Of the three reasons for journalistic restrain in such matters, protection of privacy is the only valid principle. But it is a powerful one. The private life of any person should not be exposed against his or her will except for the most compelling reasons. I do not think that voters need to be shielded by the press from information they may interpret in a way the press disapproves of, but in the case of a typical legislator I would not write about his private life because I believe that his entitlement to privacy outweighs the need to know.
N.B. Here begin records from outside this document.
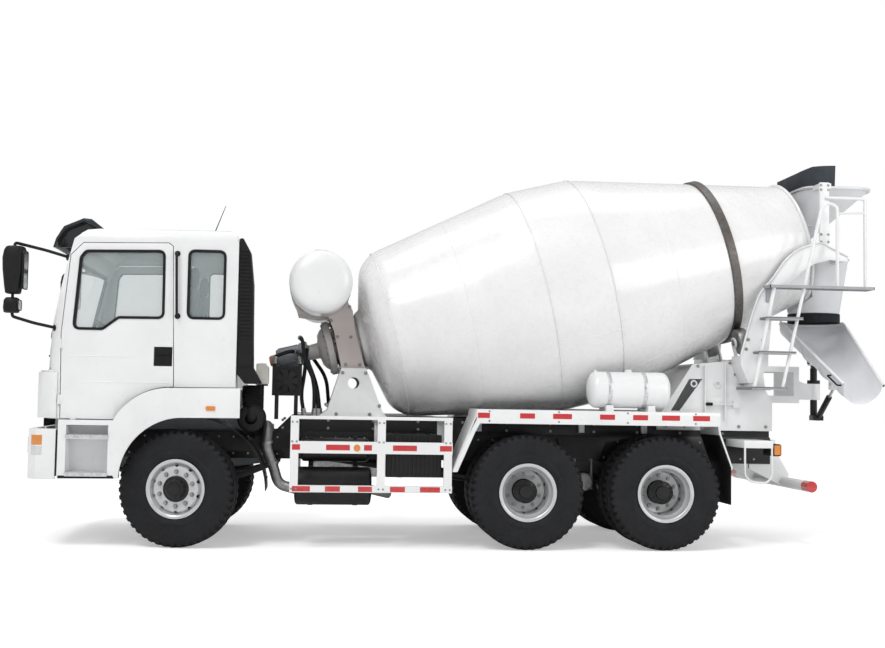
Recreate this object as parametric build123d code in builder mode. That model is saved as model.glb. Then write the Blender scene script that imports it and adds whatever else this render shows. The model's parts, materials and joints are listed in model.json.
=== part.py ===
from build123d import *
import math
import os

os.makedirs("parts", exist_ok=True)

# A three-axle concrete mixer truck. Millimetres, +Z up, ground at Z = 0.
# The truck drives towards -X and its left side is at -Y.
# Lengths along the truck are measured from the front axle: the planes below put that axle in its place.

# ---------------------------------------------------------------- driving dimensions
FRONT_REACH = 1700          # front axle to the mirrors' front
REAR_REACH = 7365           # front axle to the hopper's rear
FRONT_AXLE_X = (FRONT_REACH - REAR_REACH) / 2

WHEELBASE = 3400            # front axle to first rear axle
TANDEM = 1400               # first rear axle to second
GAP = 0.3                   # running gap between pieces that seat on each other
MOVE_GAP = 8                # gap round moving panels

# wheels
TYRE_RADIUS = 570
TYRE_WIDTH = 300
BEAD_RADIUS = 262
RIM_LIP = 292
RIM_WIDTH = 236
RIM_WALL = 12
DISC_WALL = 14
SPINDLE_RADIUS = 45
SPINDLE = 100               # depth of the front hub's bore
HUB_REACH = 200             # from between the twins to the hub's inner end
HAND_HOLES = 10             # in each wheel's disc
HAND_HOLE_RADIUS = 16
HAND_HOLE_CIRCLE = 230      # radius of the circle that they stand on
FRONT_TYRE_Y = 1010
KINGPIN_Y = 830
REAR_TYRE_Y = 915           # middle of a twin pair
TWIN_SPACING = 350
STEER_REST = -9.35          # degrees about +Z, the wheels stand turned a little to the right
AXLE_Z = TYRE_RADIUS

# chassis
RAIL_OUT = 430              # outside of the frame rails
RAIL_WALL = 10
RAIL_FLANGE = 85
RAIL_TOP = 1125
RAIL_DEPTH = 285
RAIL_FRONT = -1230
RAIL_REAR = 6170
SUB_HEIGHT = 160
SUB_WIDTH = 80
SUB_FRONT = 870
SUB_TOP = RAIL_TOP + SUB_HEIGHT

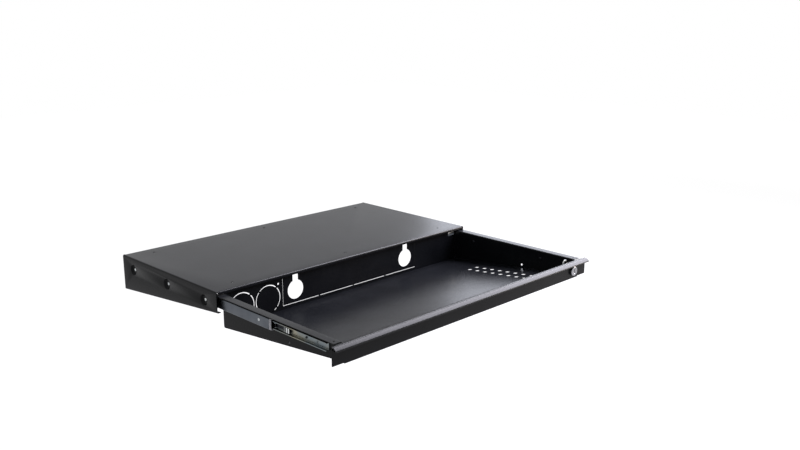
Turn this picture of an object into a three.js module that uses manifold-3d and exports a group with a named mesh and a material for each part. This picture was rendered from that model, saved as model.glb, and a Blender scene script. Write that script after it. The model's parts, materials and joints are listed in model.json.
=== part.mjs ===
// Lockable drawer safe: a wedge-shaped sheet-steel drawer on telescopic ball slides, in an open
// housing that hangs from a flat surface above it, with a cam lock at the front right.
// Millimetres. +X is the user's right, +Y the rear, +Z up, and the origin is the centre of the
// housing's flat top face. Everything is placed for the shut drawer, and each moving group is
// then drawn out by its share of the travel.
import * as THREE from "three";
import { mergeVertices } from "three/addons/utils/BufferGeometryUtils.js";
import Module from "manifold-3d";

const wasm = await Module();
wasm.setup();

// Fits shared by all pieces
const SEAT_GAP = 0.3; // between two faces that rest on each other
const HOLE_CLEARANCE = 0.15; // around a shank or a plug, on the radius
const OVERRUN = 2; // how far a cutter passes a face
const ROUND_STEPS = 12; // facets of a small hole or bar
const PIN_STEPS = 10; // facets round a rivet or screw
const DOME_STEPS = 2; // rings of facets on its head
const LOCK_STEPS = 32; // facets of the lock's larger rounds
const BEND_STEPS = 3; // facets of a sheet bend
const SAME_POINT = 1e-6; // outline points closer than this are one

// Drawer tray: a sloping floor between two folded side walls, deepest at the rear
const TRAY_INNER_WIDTH = 653;
const TRAY_DEPTH = 343; // from the panel's rear face to the rear wall's front face
const TRAY_FRONT_HEIGHT = 34.6; // flange top to the floor's underside, at the front
const TRAY_REAR_HEIGHT = 68.7; // the same at the rear
const TRAY_SHEET = 1.2;
const TRAY_BEND = 1.0; // inner radius of a bend
const UPSTAND_HEIGHT = 4; // rear edge of the floor, folded up behind the rear wall
const CORNER_TAB_WIDTH = 14; // side wall folded in behind the rear wall
const WALL_CORNER_RADIUS = 4; // lower rear corner of a side wall
const FLANGE_HOLE_DIAMETER = 3.5;
const FLANGE_HOLE_SETBACK = 16.1; // behind the panel's rear face
const DRAIN_HOLE_DIAMETER = 4.5; // in both side walls, low down
const DRAIN_HOLE_SETBACK = 144.8;
const DRAIN_HOLE_DROP = 41.4; // below the flange top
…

But the case of a presidential candidate is altogether different. First, as is now widely accepted, the character of a president has enormous significance because of his great personal power and the sensitive ways in which he can use it. Second, a presidential candidate is asking for a much greater mandate from the citizenry, and so he must tolerate a much greater sacrifice of his privacy. Therefore I believe that despite our distaste for going into this sort of thing, our reluctance to judge others, and the importance of the principle of privacy, Ted Kennedy's reputation as a philanderer should be publicly discussed as a legitimate issue in the campaign.

All this presupposes, of course, that philandering is a type of pathological behavior. Here, I think, the age of the person and the style of philandering are important. Within the world of politics and journalism, Kennedy's womanizing is widely known – to the many women who themselves have been approached, for example, and to reporters and others who have been around Kennedy and have seen the pattern in action. While is was talking to people for this article, it seemed as if almost everybody in the world has another anecdote to offer. There is a pattern to these anecdotes. The type of womanizing that Kennedy is associated with is a series of short involvements – if they can be called that – after which he drops the woman. Sometimes he hasn't even met her previously. She has been picked out by one of his cohorts as the type of woman who appeals to him and asked if she would like to have a "date" with the senator. The idea evidently is lunch and a dalliance, over and out, on the pressing schedule. The picture does not exclude longer relationships, but the short-term pattern apparently is a deep part of Kennedy's nature, as well as an image that Kennedy seems to in some way to enjoy, as though he believes that it adds to his attractiveness. In the eyes of some, perhaps it does.